War and its multifaceted aftershocks shape Bruce Meyer’s latest collection of short stories, Toast Soldiers, published by Crowsnest Books. From individual trauma to the collective trauma of a community, the characters in these potent stories grapple with a legacy of violence — and what resilient, flawed, and deeply true characters they are.
In the words of Meyer’s publisher, “The people of Toast Soldiers are not nihilists. They might face a brief and strange life marked by struggle, but they do so with tremendous dignity.”
Indeed, the characters who populate these stories are fully realized, each one alive and breathing on the page. In “The Promised Land,” Toby, a young boy whose community worships Nuclear power, secretly lusts after the authority of old: “Christ could not be touched, though Toby wished he could be touched by Christ and feel the pleasure of the Son of God” (29). In “Macarons,” the narrator’s regal Grandmére, a woman who “spoke in maxims in the manner of Proust” (96) locks herself in a gilded closet of her own creation each day, and raises her male charge as her own darling girl.
Though the narrators in Toast Soldiers often find themselves in harrowing, absurd situations — from lingering WWII animosities dividing a retirement home, to a town enraptured by the awesome power of the nuclear bomb, to a narrator’s elderly father accurely predicting the exact date of his death — the characters themselves always ring brilliantly true to life, balancing out their oft off-kilter realities.
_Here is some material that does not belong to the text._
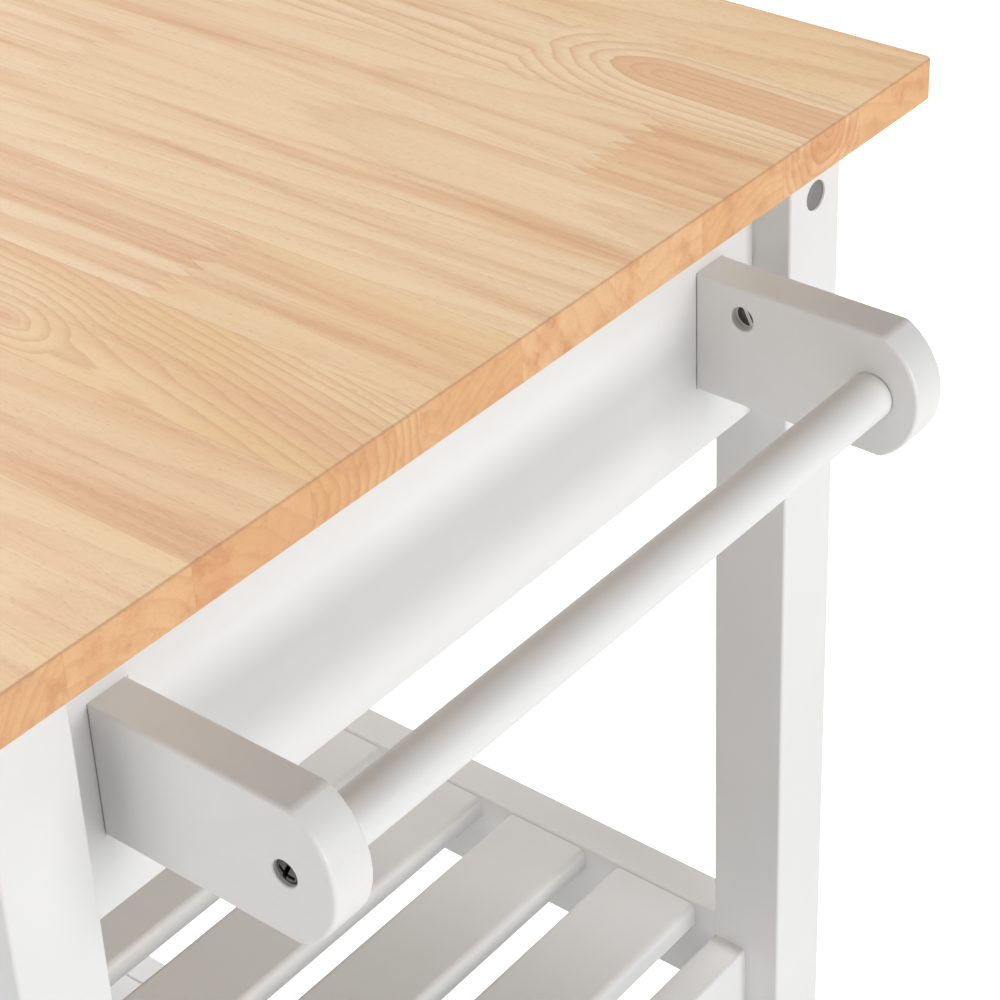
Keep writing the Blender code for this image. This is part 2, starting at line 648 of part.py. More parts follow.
def make_drawer(name, side_x):
    """A drawer: an overlaid front with a knob, two sides, a back and a sunk bottom."""
    outer = side_x * (LEG_IN_X - DRAWER_SIDE_CLEARANCE)
    inner = side_x * (BOARD_STOCK / 2 + DRAWER_SIDE_CLEARANCE)
    left = min(outer, inner)
    right = max(outer, inner)
    front_y = -LEG_OUT_Y
    box_front = -RAIL_OUT_Y - GAP
    box_back = BACK_APRON_IN - DRAWER_BACK_CLEARANCE
    floor = APRON_BOTTOM + DRAWER_RAIL_HEIGHT + DRAWER_RUN_CLEARANCE
    side_top = UNDERSIDE - DRAWER_RAIL_HEIGHT - DRAWER_TOP_CLEARANCE
    panel_low = floor + DRAWER_BOTTOM_LIFT
    panel_high = panel_low + DRAWER_BOTTOM_THICKNESS

    face_far = side_x * (LEG_IN_X - DRAWER_REVEAL)
    face_near = side_x * DRAWER_MEETING_GAP / 2
    front = block("drawer_front_" + name, "white_paint",
                  (min(face_far, face_near), front_y, APRON_BOTTOM + DRAWER_REVEAL),
                  (max(face_far, face_near), box_front, UNDERSIDE - DRAWER_REVEAL))
    groove = block("drawer_groove_" + name, None,
                   (left + DRAWER_STOCK - GROOVE_DEPTH, box_front - GROOVE_DEPTH,
                    panel_low - GAP),
                   (right - DRAWER_STOCK + GROOVE_DEPTH, box_back + GROOVE_DEPTH,
                    panel_high + GAP), edge=0)
    pieces = [front]
    for side, low_x in (("left", left), ("right", right - DRAWER_STOCK)):
        board = block("drawer_%s_side_%s" % (name, side), "drawer_wood",
                      (low_x, box_front + GAP, floor),
                      (low_x + DRAWER_STOCK, box_back, side_top), edge=0)
        cut(board, groove)
        pieces.append(board)
    cut(front, groove)
    pieces.append(block("drawer_%s_back" % name, "drawer_wood",
                        (left + DRAWER_STOCK + GAP, box_back - DRAWER_STOCK, panel_high + GAP),
                        (right - DRAWER_STOCK - GAP, box_back, side_top - DRAWER_BACK_DROP),
                        edge=0))
    sunk = GROOVE_DEPTH - GAP
    pieces.append(block("drawer_%s_bottom" % name, "drawer_wood",
                        (left + DRAWER_STOCK - sunk, box_front - sunk, panel_low),
                        (right - DRAWER_STOCK + sunk, box_back, panel_high), edge=0))

    middle = (face_far + face_near) / 2
    height = (APRON_BOTTOM + UNDERSIDE) / 2
    crown = [(KNOB_RADIUS * share, KNOB_LENGTH - drop) for share, drop in KNOB_CROWN]
    knob = turned("drawer_knob_" + name, "nickel", (middle, front_y - GAP, height), "-Y",
                  crown + [(KNOB_NECK_RADIUS, KNOB_LENGTH - KNOB_NECK_DROP),
                           (KNOB_NECK_RADIUS, KNOB_FOOT_HEIGHT), (KNOB_FOOT_RADIUS, 0), (0, 0)])
    screw_start = box_front + KNOB_SCREW_HEAD_HEIGHT
    thickness = box_front - front_y
    reach = KNOB_SCREW_HEAD_HEIGHT + thickness + KNOB_SCREW_BITE
    screw = turned("knob_screw_" + name, "zinc", (middle, screw_start, height), "-Y",
                   [(0, reach), (KNOB_SCREW_RADIUS, reach),
                    (KNOB_SCREW_RADIUS, KNOB_SCREW_HEAD_HEIGHT - GAP),
                    (KNOB_SCREW_HEAD_RADIUS, KNOB_SCREW_HEAD_HEIGHT - GAP),
                    (KNOB_SCREW_HEAD_RADIUS * HEAD_SHOULDER, 0), (0, 0)], sides=SMALL_ROUND)
    hole = rod("knob_hole_" + name, None, (middle, screw_start, height), "-Y",
               reach + GAP, KNOB_SCREW_RADIUS + HOLE_CLEARANCE)
    cut(knob, hole)
    cut(front, hole)
    pieces += [knob, screw]
    hang(joint_axis("drawer_slide_" + name, (middle, front_y, floor)), pieces)


# ---- casters --------------------------------------------------------------------------

def make_caster_stem(name, place):
    """The threaded stem, its flange under the leg, and the kingpin that holds the fork."""
    head_top = FORK_WEB_BOTTOM - SWIVEL_CLEARANCE
    turned("caster_stem_" + name, "caster_steel", (*place, 0), "Z",
           [(0, FLANGE_TOP + STEM_LENGTH), (STEM_RADIUS, FLANGE_TOP + STEM_LENGTH),
            (STEM_RADIUS, FLANGE_TOP), (FLANGE_RADIUS, FLANGE_TOP),
            (FLANGE_RADIUS, FLANGE_TOP - FLANGE_THICKNESS),
            (RACEWAY_RADIUS, RACEWAY_BOTTOM),
            (KINGPIN_RADIUS, RACEWAY_BOTTOM), (KINGPIN_RADIUS, head_top),
            (KINGPIN_HEAD_RADIUS, head_top),
            (KINGPIN_HEAD_RADIUS, head_top - KINGPIN_HEAD_HEIGHT),
            (0, head_top - KINGPIN_HEAD_HEIGHT)], sides=SMALL_ROUND)


def cheek_outline():
    """One side plate of the fork: shoulders under the web, running down to the axle's eye."""
    top = FORK_WEB_TOP - GAP
    eye = arc((CASTER_TRAIL, WHEEL_RADIUS), FORK_EYE_RADIUS, -pi * 0.85, pi * 0.12, 10)
    return [(-FORK_SHOULDER, top), (-FORK_SHOULDER, top - FORK_WEB_THICKNESS * 2)] + eye + [
        (CASTER_TRAIL + FORK_EYE_RADIUS, WHEEL_RADIUS + PEDAL_PIVOT_RISE),
        (FORK_SHOULDER, top - FORK_WEB_THICKNESS), (FORK_SHOULDER, top)]


def make_fork(name, place, braked):
    """The swivelling fork with its riveted axle, and two studs where it has a brake pedal."""
    bore = KINGPIN_RADIUS + SWIVEL_CLEARANCE
    fork = turned("caster_fork_" + name, "caster_steel", (*place, 0), "Z",
                  [(FORK_WEB_RADIUS, FORK_WEB_TOP), (FORK_WEB_RADIUS, FORK_WEB_BOTTOM),
                   (bore, FORK_WEB_BOTTOM), (bore, FORK_WEB_TOP)])
    cheek_y = (FORK_CHEEK_IN + FORK_CHEEK_OUT) / 2
    parts = []
    for side_y in (-1, 1):
        parts.append(upright_plate("fork_cheek_%s_%d" % (name, side_y), None, cheek_outline(),
                                   FORK_PLATE, (place[0], place[1] + side_y * cheek_y, 0)))
    axle_half = FORK_CHEEK_OUT + RIVET_HEIGHT
    parts.append(rod("axle_" + name, None,
                     (place[0] + CASTER_TRAIL, place[1] - axle_half, WHEEL_RADIUS), "Y",
                     2 * axle_half, AXLE_RADIUS))
    if braked:
        for side_y, axis in ((-1, "-Y"), (1, "Y")):
            parts.append(rod("pedal_stud_%s_%d" % (name, side_y), None,
                             (place[0] + CASTER_TRAIL,
                              place[1] + side_y * cheek_y,
                              WHEEL_RADIUS + PEDAL_PIVOT_RISE), axis,
                             FORK_PLATE / 2 + PEDAL_PLATE + STUD_MARGIN, PEDAL_STUD_RADIUS))
    join(fork, *parts)
    return fork


def make_wheel(name, place):
    """A wheel with a raised tread band and a hub, turned about its axle."""
    half = WHEEL_WIDTH / 2
    bore = AXLE_RADIUS + AXLE_CLEARANCE
    rim = WHEEL_RADIUS - TYRE_THICKNESS
    web = WHEEL_WEB_WIDTH / 2
    side = half - TYRE_INSET
    shoulder = WHEEL_RADIUS - TYRE_SHOULDER
    return turned("caster_wheel_" + name, "tyre_rubber",
                  (place[0] + CASTER_TRAIL, place[1], WHEEL_RADIUS), "Y",
                  [(bore, half), (HUB_RADIUS, half), (HUB_RADIUS, web),
                   (rim - TYRE_INSET, web), (rim, side), (shoulder, side),
                   (WHEEL_RADIUS, side - TYRE_SHOULDER), (WHEEL_RADIUS, TYRE_SHOULDER - side),
                   (shoulder, -side), (rim, -side), (rim - TYRE_INSET, -web),
                   (HUB_RADIUS, -web), (HUB_RADIUS, -half), (bore, -half)])


def tilted_down(points, angle):
    """Turn outline points about the outline's origin, so that what lies at +X sinks."""
    return [(across * cos(angle) + up * sin(angle), up * cos(angle) - across * sin(angle))
            for across, up in points]


def make_pedal(name, place):
    """A brake pedal, pressed down: two arms outside the fork and a tread that meets the tyre."""
    pivot = (place[0] + CASTER_TRAIL, place[1], WHEEL_RADIUS + PEDAL_PIVOT_RISE)
    arm_y = FORK_CHEEK_OUT + GAP + PEDAL_PLATE / 2
    start = PEDAL_TREAD_START
    end = start + PEDAL_TREAD_LENGTH
    tread = [(start, -PEDAL_HALF), (end, -PEDAL_HALF), (end, PEDAL_HALF), (start, PEDAL_HALF)]
    arm_end = (start + end) / 2
    arm_rise = PEDAL_HALF + PEDAL_ARM_RISE
    arm = arc((0, 0), PEDAL_ARM_RADIUS, pi / 2, 3 * pi / 2, 8) + [
        (arm_end, -arm_rise), (arm_end, arm_rise)]
    pedal = upright_plate("brake_pedal_" + name, "pedal_plastic",
                          tilted_down(tread, PEDAL_PRESSED_TILT),
                          2 * arm_y + PEDAL_PLATE, pivot)
    arms = []
    for side_y in (-1, 1):
        arms.append(upright_plate("pedal_arm_%s_%d" % (name, side_y), None,
                                  tilted_down(arm, PEDAL_PRESSED_TILT), PEDAL_PLATE,
                                  (pivot[0], pivot[1] + side_y * arm_y, pivot[2])))
    join(pedal, *arms)
    hole = rod("pedal_bore_" + name, None, (pivot[0], pivot[1] - 2 * arm_y, pivot[2]), "Y",
               4 * arm_y, PEDAL_STUD_RADIUS + 2 * AXLE_CLEARANCE)
    cut(pedal, hole)
    return pedal


def make_caster(name, side_x, side_y):
    place = (side_x * LEG_MID_X, side_y * LEG_MID_Y)
    braked = side_y < 0
    make_caster_stem(name, place)
    fork = make_fork(name, place, braked)
    wheel = make_wheel(name, place)
    swivel = joint_axis("caster_swivel_" + name, (*place, LEG_BOTTOM))
    axle = joint_axis("wheel_axle_" + name, (place[0] + CASTER_TRAIL, place[1], WHEEL_RADIUS))
    hang(swivel, [fork])
    hang(axle, [wheel])
    hang(swivel, [axle])
    if braked:
        pedal = make_pedal(name, place)
        pivot = joint_axis("pedal_pivot_" + name, (place[0] + CASTER_TRAIL, place[1],
                                                   WHEEL_RADIUS + PEDAL_PIVOT_RISE))
        hang(pivot, [pedal])
        hang(swivel, [pivot])


# ---- the whole cart -------------------------------------------------------------------

def make_cart():
    make_worktop()
    legs = {}
    for name, side_x, side_y in (("front_left", -1, -1), ("front_right", 1, -1),
                                 ("back_left", -1, 1), ("back_right", 1, 1)):
        legs[name] = make_leg(name, side_x, side_y)
        make_caster(name, side_x, side_y)
    make_end_apron("left", -1)
    end_apron = make_end_apron("right", 1)
    back_apron = make_back_apron()
    make_drawer_rails()
    make_drawer_divider()
    make_runners_and_cleats()
    for name, side_x in (("left", -1), ("right", 1)):
        make_leg_bolt(name, side_x, legs["back_" + name], back_apron)
        make_drawer(name, side_x)
    make_shelf("upper_shelf", UPPER_SHELF_TOP)
    make_shelf("lower_shelf", LOWER_SHELF_TOP)
    for name, side_y in (("front", -1), ("back", 1)):
        bolt_hole, height = make_bracket(name, side_y)
        make_bracket_bolt(name, side_y, end_apron, bolt_hole, height)
    make_towel_bar()


make_cart()
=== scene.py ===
"""Looks of a kitchen island cart: fine surfaces, finishes and a small studio.

The cart's design comes ready made as a frame of named nodes and moving bodies.  Each operator
here builds the fine surfaces of one group of pieces in the place that the frame gives.
"""

import json

import bpy
import numpy as np
from bpy.props import FloatProperty, FloatVectorProperty, IntProperty, PointerProperty
from mathutils import Matrix, Vector


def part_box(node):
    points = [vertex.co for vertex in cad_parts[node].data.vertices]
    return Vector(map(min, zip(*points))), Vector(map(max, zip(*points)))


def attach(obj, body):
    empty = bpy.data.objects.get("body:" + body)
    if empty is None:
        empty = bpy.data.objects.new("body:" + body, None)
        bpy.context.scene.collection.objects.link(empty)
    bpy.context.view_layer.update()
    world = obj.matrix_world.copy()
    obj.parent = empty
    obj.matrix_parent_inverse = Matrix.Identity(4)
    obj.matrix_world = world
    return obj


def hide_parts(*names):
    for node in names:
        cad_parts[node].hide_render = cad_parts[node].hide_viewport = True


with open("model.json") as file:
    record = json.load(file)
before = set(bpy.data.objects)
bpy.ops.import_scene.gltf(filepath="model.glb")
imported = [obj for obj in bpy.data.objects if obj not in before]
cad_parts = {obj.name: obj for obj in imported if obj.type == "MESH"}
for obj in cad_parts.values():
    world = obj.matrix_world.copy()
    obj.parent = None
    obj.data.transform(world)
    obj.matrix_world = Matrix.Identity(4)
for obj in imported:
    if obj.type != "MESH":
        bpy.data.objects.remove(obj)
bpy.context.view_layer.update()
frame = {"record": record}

bl_info = {
    "name": "Kitchen Island Cart",
    "version": (1, 0, 0),
    "blender": (4, 5, 0),
    "location": "3D View > Sidebar > Cart",
    "description": "Builds the visible surfaces, finishes and studio of a kitchen island cart",
    "category": "Object",
}

CORNERS = ("front_left", "front_right", "back_left", "back_right")
QUARTER = np.pi / 2


# ---- settings -------------------------------------------------------------------------

def length(name, description, default):
    return FloatProperty(name=name, description=description, default=default, min=0.0,
                         unit="LENGTH", precision=4)


def color(name, description, default):
    return FloatVectorProperty(name=name, description=description, default=default, size=3,
                               subtype="COLOR", min=0.0, max=1.0)


class CartShapeSettings(bpy.types.PropertyGroup):
    """Radii of the eased edges, and how finely round things are divided."""

    worktop_edge: length("Worktop edge", "Rounding of the worktop's long edges", 0.0010)
    worktop_corner: length("Worktop corner", "Rounding of the worktop's four corners", 0.0035)
    wood_edge: length("Frame edge", "Rounding of the painted frame's edges", 0.0014)
    end_edge: length("End edge", "Rounding at the ends of painted rails", 0.0005)
    slat_edge: length("Slat edge", "Rounding of the slats' top edges", 0.0035)
    bracket_edge: length("Bracket edge", "Rounding of the towel brackets' edges", 0.0016)
    box_edge: length("Drawer edge", "Rounding of the drawer boxes' edges", 0.0010)
    metal_edge: length("Metal edge", "Rounding of stamped metal edges", 0.0003)
    arc_steps: IntProperty(name="Arc steps", description="Faces across a quarter round",
                           default=5, min=2, max=16)
    tuck: length("Tuck", "How far butted ends run into their neighbours", 0.0010)
    sides: IntProperty(name="Sides", description="Faces around a turned piece", default=64,
                       min=16, max=256)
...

Meyer has a talent for juxtaposing the mundane with the unfathomable: ”One day a boy named Jerry whose father got crushed not long after that in a cave-in, hollered that he had a porcupine trapped on his front lawn” (38). Readers are forced to accept life’s sufferings in a passing glance — whether they originate from foreign power, from one’s own government, from weapons of mass destruction, from old age, or from mere coincidence. In “Sayings,” a son’s desperation to please his father leads to a horrendous accident. Meyer jarrs us with the banal reality of everyday tragedy, even as he makes clear the value of every human life.
Meyer’s prose, surprising and clever, runs from whimsical: “Cheese explains so much about the type of person who ought to be murdered” (113), to downright unsettling: “The noises in the forest had bodies and a body is always hungry” (41). Each story operates from its own world, in which the rules of morality tumble and shift in delightful mystery. The recurring theme of the absurdity inherently found within war is reminiscent of Vonnegut — there can be no higher compliment — but there is no mistaking Meyer’s prose for anything but his own.
At the October launch of Toaster Soldiers, Meyer was joined over a video call by previous students, peers, editors, and fans, to celebrate not only this release, but a lifetime of creative work. It should come at no surprise that an author who can capture characters so deeply, who can understand people at their nuanced core, would be so surrounded by a community of readers who adore him, as a writer and a person.
Marty Gervais, Windsor’s first Poet Laureate, who published Bruce’s first book The Open Room (1989) said it best: “Bruce is a treasure,” and with a smile, “we have to keep buying his books.”